The liquidator's position seems to be very similar to the one adopted by IBRC for most of the last three years. When put under pressure to explain why it was backing McKillen, and refusing offers from the Barclays to buy some of his loans, the bank would argue, convincingly, that McKillen was worth more to them than the sum of his parts (or loans). Why would they let him – or someone else – buy the loans secured on prize assets such as Jervis Street or Boston and leave them holding the rest? It would seem then that – unless he can buy back all his debts from the liquidator, or somebody else buys them – McKillen is heading to Nama along with all the other unsold IBRC loans.

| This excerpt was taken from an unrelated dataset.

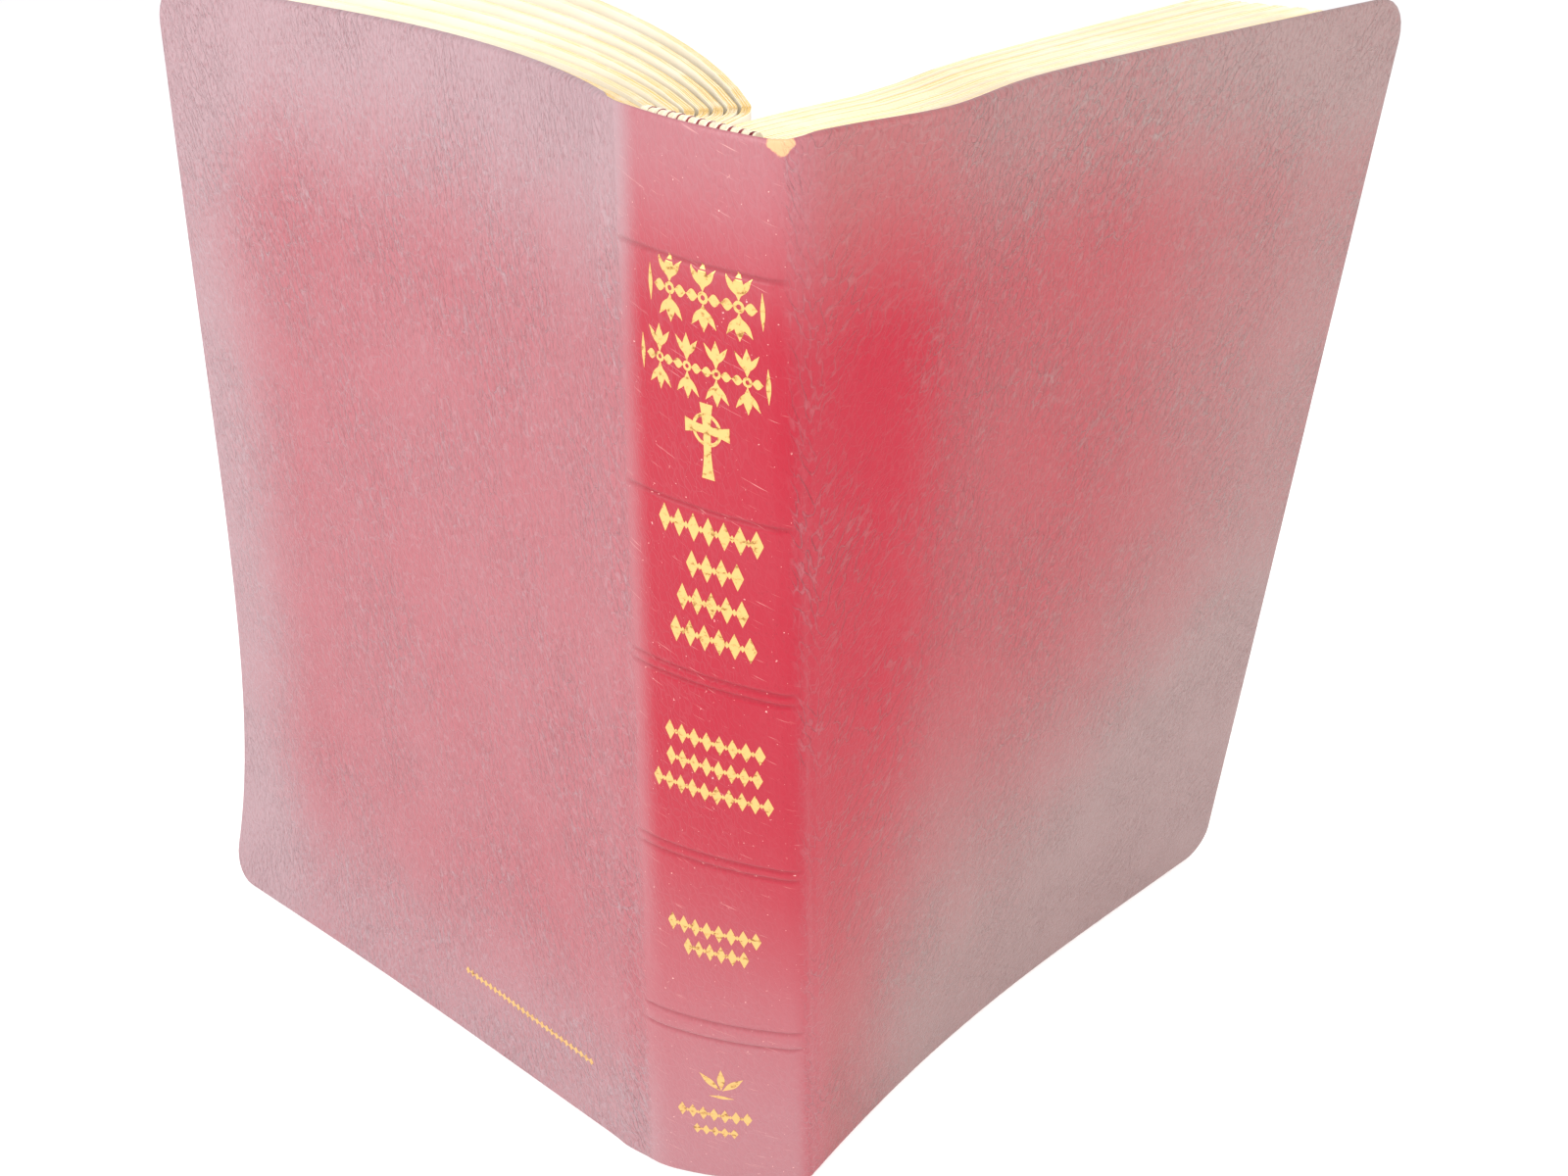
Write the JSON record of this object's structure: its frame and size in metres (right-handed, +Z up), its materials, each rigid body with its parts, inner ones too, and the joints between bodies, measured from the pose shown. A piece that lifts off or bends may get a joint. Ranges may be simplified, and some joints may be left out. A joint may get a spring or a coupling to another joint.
{
  "type": "bible",
  "caption": "Leather-bound bible standing open on its tail, with a flexible spine, hinged covers and fanned groups of gilt-edged leaves.",
  "frame": {"origin": "bottom centre of the bounding box of the open book, on the surface it stands on", "axes": "+Z up from tail to head, +X along the open spread from back cover to front cover, +Y from the spine into the opening"},
  "size_m": [0.279, 0.1624, 0.24],
  "materials": {
    "cover_leather": "burgundy bonded leather, fine pebbled grain, soft sheen",
    "card": "flexible grey-brown card",
    "endpaper": "smooth cream endpaper",
    "leaf_paper": "thin cream bible paper with gilt edges",
    "kraft_paper": "brown kraft paper",
    "mull": "open-weave binder's cloth, glued",
    "band_cloth": "striped silk bead",
    "thread": "linen thread"
  },
  "bodies": {
    "spine": {"spine_leather": "cover_leather", "spine_stiffener": "card", "kraft_lining": "kraft_paper", "mull_cloth": "mull", "back_sewn_folds": "leaf_paper", "front_sewn_folds": "leaf_paper", "headband": "band_cloth", "tailband": "band_cloth", "sewing_thread": "thread"},
    "back_cover": {"back_cover_leather": "cover_leather", "back_cover_card": "card", "back_pastedown": "endpaper"},
    "front_cover": {"front_cover_leather": "cover_leather", "front_cover_card": "card", "front_pastedown": "endpaper"},
    "back_group_1": {"back_leaves_1": "leaf_paper", "back_flyleaf": "endpaper"},
    "back_group_2": {"back_leaves_2": "leaf_paper"},
    "back_group_3": {"back_leaves_3": "leaf_paper"},
    "back_group_4": {"back_leaves_4": "leaf_paper"},
    "back_group_5": {"back_leaves_5": "leaf_paper"},
    "back_group_6": {"back_leaves_6": "leaf_paper"},
    "back_group_7": {"back_leaves_7": "leaf_paper"},
    "back_group_8": {"back_leaves_8": "leaf_paper"},
    "front_group_1": {"front_leaves_1": "leaf_paper", "front_flyleaf": "endpaper"},
    "front_group_2": {"front_leaves_2": "leaf_paper"},
    "front_group_3": {"front_leaves_3": "leaf_paper"},
    "front_group_4": {"front_leaves_4": "leaf_paper"},
    "front_group_5": {"front_leaves_5": "leaf_paper"},
    "front_group_6": {"front_leaves_6": "leaf_paper"},
    "front_group_7": {"front_leaves_7": "leaf_paper"},
    "front_group_8": {"front_leaves_8": "leaf_paper"}
  },
  "joints": [
    {"name": "back_cover_hinge", "type": "hinge", "parent": "spine", "child": "back_cover", "pos_m": [-0.01696, -0.06062, 0.12], "axis": [0.0204, 0.0401, 0.999], "range_deg": [-73.8, 16.2]},
    {"name": "front_cover_hinge", "type": "hinge", "parent": "spine", "child": "front_cover", "pos_m": [0.01364, -0.07622, 0.12], "axis": [-0.0204, -0.0401, 0.999], "range_deg": [-68.5, 21.5]},
    {"name": "back_leaves_1_hinge", "type": "hinge", "parent": "spine", "child": "back_group_1", "pos_m": [-0.01175, -0.05767, 0.12], "axis": [0.0204, 0.0401, 0.999], "range_deg": [-71.97, 15.81]},
    {"name": "back_leaves_2_hinge", "type": "hinge", "parent": "spine", "child": "back_group_2", "pos_m": [-0.00936, -0.05705, 0.12], "axis": [0.0204, 0.0401, 0.999], "range_deg": [-69.29, 15.22]},
    {"name": "back_leaves_3_hinge", "type": "hinge", "parent": "spine", "child": "back_group_3", "pos_m": [-0.00702, -0.05653, 0.12], "axis": [0.0204, 0.0401, 0.999], "range_deg": [-66.6, 14.63]},
    {"name": "back_leaves_4_hinge", "type": "hinge", "parent": "spine", "child": "back_group_4", "pos_m": [-0.00472, -0.05608, 0.12], "axis": [0.0204, 0.0401, 0.999], "range_deg": [-63.91, 14.04]},
    {"name": "back_leaves_5_hinge", "type": "hinge", "parent": "spine", "child": "back_group_5", "pos_m": [-0.00245, -0.05571, 0.12], "axis": [0.0204, 0.0401, 0.999], "range_deg": [-61.22, 13.45]},
    {"name": "back_leaves_6_hinge", "type": "hinge", "parent": "spine", "child": "back_group_6", "pos_m": [-0.00022, -0.05541, 0.12], "axis": [0.0204, 0.0401, 0.999], "range_deg": [-58.53, 12.86]},
    {"name": "back_leaves_7_hinge", "type": "hinge", "parent": "spine", "child": "back_group_7", "pos_m": [0.00197, -0.05519, 0.12], "axis": [0.0204, 0.0401, 0.999], "range_deg": [-55.84, 12.27]},
    {"name": "back_leaves_8_hinge", "type": "hinge", "parent": "spine", "child": "back_group_8", "pos_m": [0.00412, -0.05503, 0.12], "axis": [0.0204, 0.0401, 0.999], "range_deg": [-53.16, 11.68]},
    {"name": "front_leaves_1_hinge", "type": "hinge", "parent": "spine", "child": "front_group_1", "pos_m": [0.01297, -0.07026, 0.12], "axis": [-0.0204, -0.0401, 0.999], "range_deg": [-66.81, 20.98]},
    {"name": "front_leaves_2_hinge", "type": "hinge", "parent": "spine", "child": "front_group_2", "pos_m": [0.01206, -0.06797, 0.12], "axis": [-0.0204, -0.0401, 0.999], "range_deg": [-64.31, 20.2]},
    {"name": "front_leaves_3_hinge", "type": "hinge", "parent": "spine", "child": "front_group_3", "pos_m": [0.01111, -0.06577, 0.12], "axis": [-0.0204, -0.0401, 0.999], "range_deg": [-61.82, 19.42]},
    {"name": "front_leaves_4_hinge", "type": "hinge", "parent": "spine", "child": "front_group_4", "pos_m": [0.01012, -0.06364, 0.12], "axis": [-0.0204, -0.0401, 0.999], "range_deg": [-59.32, 18.63]},
    {"name": "front_leaves_5_hinge", "type": "hinge", "parent": "spine", "child": "front_group_5", "pos_m": [0.00909, -0.06159, 0.12], "axis": [-0.0204, -0.0401, 0.999], "range_deg": [-56.83, 17.85]},
    {"name": "front_leaves_6_hinge", "type": "hinge", "parent": "spine", "child": "front_group_6", "pos_m": [0.00802, -0.05961, 0.12], "axis": [-0.0204, -0.0401, 0.999], "range_deg": [-54.33, 17.07]},
    {"name": "front_leaves_7_hinge", "type": "hinge", "parent": "spine", "child": "front_group_7", "pos_m": [0.00691, -0.05771, 0.12], "axis": [-0.0204, -0.0401, 0.999], "range_deg": [-51.84, 16.28]},
    {"name": "front_leaves_8_hinge", "type": "hinge", "parent": "spine", "child": "front_group_8", "pos_m": [0.00577, -0.05587, 0.12], "axis": [-0.0204, -0.0401, 0.999], "range_deg": [-49.34, 15.5]}
  ],
  "couplings": [
    {"joint": "back_leaves_1_hinge", "follows": "back_cover_hinge", "ratio": 0.975},
    {"joint": "back_leaves_2_hinge", "follows": "back_cover_hinge", "ratio": 0.93857},
    {"joint": "back_leaves_3_hinge", "follows": "back_cover_hinge", "ratio": 0.90214},
    {"joint": "back_leaves_4_hinge", "follows": "back_cover_hinge", "ratio": 0.86571},
    {"joint": "back_leaves_5_hinge", "follows": "back_cover_hinge", "ratio": 0.82929},
    {"joint": "back_leaves_6_hinge", "follows": "back_cover_hinge", "ratio": 0.79286},
    {"joint": "back_leaves_7_hinge", "follows": "back_cover_hinge", "ratio": 0.75643},
    {"joint": "back_leaves_8_hinge", "follows": "back_cover_hinge", "ratio": 0.72},
    {"joint": "front_leaves_1_hinge", "follows": "front_cover_hinge", "ratio": 0.975},
    {"joint": "front_leaves_2_hinge", "follows": "front_cover_hinge", "ratio": 0.93857},
    {"joint": "front_leaves_3_hinge", "follows": "front_cover_hinge", "ratio": 0.90214},
    {"joint": "front_leaves_4_hinge", "follows": "front_cover_hinge", "ratio": 0.86571},
    {"joint": "front_leaves_5_hinge", "follows": "front_cover_hinge", "ratio": 0.82929},
    {"joint": "front_leaves_6_hinge", "follows": "front_cover_hinge", "ratio": 0.79286},
    {"joint": "front_leaves_7_hinge", "follows": "front_cover_hinge", "ratio": 0.75643},
    {"joint": "front_leaves_8_hinge", "follows": "front_cover_hinge", "ratio": 0.72}
  ]
}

How things play out over the next few months will be the test of McKillen’s assertions that all his loans are performing and that he could have refinanced but chose not to because of the favourable terms that he had locked in with IBRC. The proof of the pudding will be in the eating.


Chances of success
Some of McKillen's recent actions would indicate he may not be entirely confident of success.

Two weeks ago, he initiated legal action against Nama for breach of confidentially in providing details of his finances to the Barclays last year. It followed allegations against the Department of Finance, which he has also accused of being in bed with the Barclays who were trying to buy some of his loans from IBRC as part of their strategy to wrest control of the hotels.

Put these together with his claim that the liquidator’s refusal to accept his €180 million is part of a “sustained strategy” against him by Nama and the department, it all starts to look like he is laying the groundwork for the mother of all legal challenges to Nama-isation when it comes.